▶ _INSTRUCTIONS TO FOLLOW_:
Give back the exact lines spanning from the line with "if shape.isValid() else" to the line with "before = set(bpy.data.objects)", with both of those lines included and no others.

▶ _DATA BLOCK_:
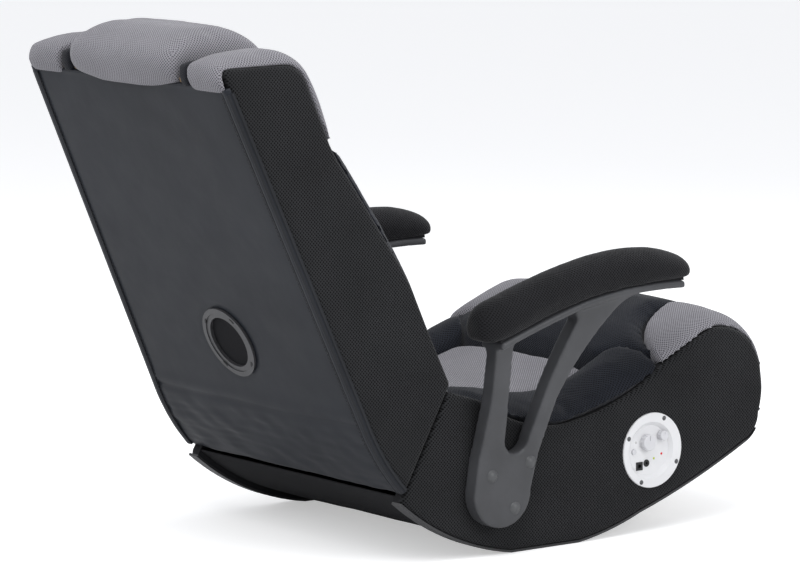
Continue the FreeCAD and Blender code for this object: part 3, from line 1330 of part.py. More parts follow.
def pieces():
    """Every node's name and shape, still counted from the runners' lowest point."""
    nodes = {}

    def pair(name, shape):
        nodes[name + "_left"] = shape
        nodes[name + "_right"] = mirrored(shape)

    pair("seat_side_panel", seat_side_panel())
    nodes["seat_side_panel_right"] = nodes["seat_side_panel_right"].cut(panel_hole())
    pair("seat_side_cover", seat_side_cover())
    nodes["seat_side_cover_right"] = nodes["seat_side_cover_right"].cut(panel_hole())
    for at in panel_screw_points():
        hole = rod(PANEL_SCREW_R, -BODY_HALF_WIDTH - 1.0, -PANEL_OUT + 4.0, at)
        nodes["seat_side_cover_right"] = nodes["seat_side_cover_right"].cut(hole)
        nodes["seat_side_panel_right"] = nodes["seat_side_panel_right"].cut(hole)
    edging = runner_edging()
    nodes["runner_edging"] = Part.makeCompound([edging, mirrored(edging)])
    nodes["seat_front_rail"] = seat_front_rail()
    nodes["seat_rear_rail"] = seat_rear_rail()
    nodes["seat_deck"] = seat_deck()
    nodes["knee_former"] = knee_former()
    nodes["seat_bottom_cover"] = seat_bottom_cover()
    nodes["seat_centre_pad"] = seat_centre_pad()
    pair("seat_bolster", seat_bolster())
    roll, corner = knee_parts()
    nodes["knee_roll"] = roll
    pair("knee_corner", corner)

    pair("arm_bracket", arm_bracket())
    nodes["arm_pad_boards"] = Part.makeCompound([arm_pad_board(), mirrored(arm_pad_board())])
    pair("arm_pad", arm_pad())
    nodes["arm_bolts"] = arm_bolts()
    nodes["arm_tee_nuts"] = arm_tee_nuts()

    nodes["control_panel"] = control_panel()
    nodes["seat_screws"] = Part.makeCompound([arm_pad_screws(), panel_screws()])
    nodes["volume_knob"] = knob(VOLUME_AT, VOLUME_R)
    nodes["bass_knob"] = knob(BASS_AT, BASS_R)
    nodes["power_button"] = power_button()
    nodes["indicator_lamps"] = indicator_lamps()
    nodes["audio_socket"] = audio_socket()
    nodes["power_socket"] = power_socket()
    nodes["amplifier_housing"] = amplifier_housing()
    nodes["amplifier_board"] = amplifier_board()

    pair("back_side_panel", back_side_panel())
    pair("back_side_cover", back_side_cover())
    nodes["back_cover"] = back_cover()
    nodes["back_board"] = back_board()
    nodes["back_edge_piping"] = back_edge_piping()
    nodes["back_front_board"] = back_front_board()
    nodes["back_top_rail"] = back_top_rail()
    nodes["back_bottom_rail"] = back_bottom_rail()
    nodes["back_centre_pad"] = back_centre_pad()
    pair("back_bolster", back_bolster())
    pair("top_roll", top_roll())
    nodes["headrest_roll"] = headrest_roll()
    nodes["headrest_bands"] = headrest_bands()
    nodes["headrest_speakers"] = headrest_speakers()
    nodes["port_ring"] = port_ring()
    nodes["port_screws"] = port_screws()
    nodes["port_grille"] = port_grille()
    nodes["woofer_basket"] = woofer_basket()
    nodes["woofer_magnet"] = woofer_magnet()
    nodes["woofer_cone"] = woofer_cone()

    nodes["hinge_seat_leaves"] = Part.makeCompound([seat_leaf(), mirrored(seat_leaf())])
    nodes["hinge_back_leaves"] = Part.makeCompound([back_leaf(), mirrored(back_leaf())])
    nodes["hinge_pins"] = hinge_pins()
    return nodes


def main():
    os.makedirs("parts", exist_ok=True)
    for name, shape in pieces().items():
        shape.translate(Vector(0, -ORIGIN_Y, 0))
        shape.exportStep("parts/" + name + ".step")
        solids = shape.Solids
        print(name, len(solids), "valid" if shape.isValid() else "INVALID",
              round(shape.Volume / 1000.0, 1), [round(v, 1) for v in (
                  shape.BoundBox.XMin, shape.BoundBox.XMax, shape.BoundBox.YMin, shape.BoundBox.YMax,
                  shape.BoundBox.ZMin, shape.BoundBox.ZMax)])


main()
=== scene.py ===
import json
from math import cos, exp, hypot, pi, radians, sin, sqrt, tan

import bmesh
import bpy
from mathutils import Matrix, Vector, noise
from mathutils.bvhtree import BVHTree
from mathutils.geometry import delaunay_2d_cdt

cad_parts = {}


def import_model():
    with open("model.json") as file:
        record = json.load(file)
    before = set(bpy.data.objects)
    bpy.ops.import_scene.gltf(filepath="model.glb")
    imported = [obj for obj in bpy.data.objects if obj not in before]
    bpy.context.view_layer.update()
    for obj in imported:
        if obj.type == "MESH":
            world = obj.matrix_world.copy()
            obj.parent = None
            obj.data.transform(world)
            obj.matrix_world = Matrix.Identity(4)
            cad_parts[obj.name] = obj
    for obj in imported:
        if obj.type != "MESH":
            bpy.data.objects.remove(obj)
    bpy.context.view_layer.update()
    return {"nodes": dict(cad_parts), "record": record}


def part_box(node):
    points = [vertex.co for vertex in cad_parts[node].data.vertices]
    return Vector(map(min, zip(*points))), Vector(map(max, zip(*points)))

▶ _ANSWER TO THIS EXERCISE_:
        print(name, len(solids), "valid" if shape.isValid() else "INVALID",
              round(shape.Volume / 1000.0, 1), [round(v, 1) for v in (
                  shape.BoundBox.XMin, shape.BoundBox.XMax, shape.BoundBox.YMin, shape.BoundBox.YMax,
                  shape.BoundBox.ZMin, shape.BoundBox.ZMax)])


main()
=== scene.py ===
import json
from math import cos, exp, hypot, pi, radians, sin, sqrt, tan

import bmesh
import bpy
from mathutils import Matrix, Vector, noise
from mathutils.bvhtree import BVHTree
from mathutils.geometry import delaunay_2d_cdt

cad_parts = {}


def import_model():
    with open("model.json") as file:
        record = json.load(file)
    before = set(bpy.data.objects)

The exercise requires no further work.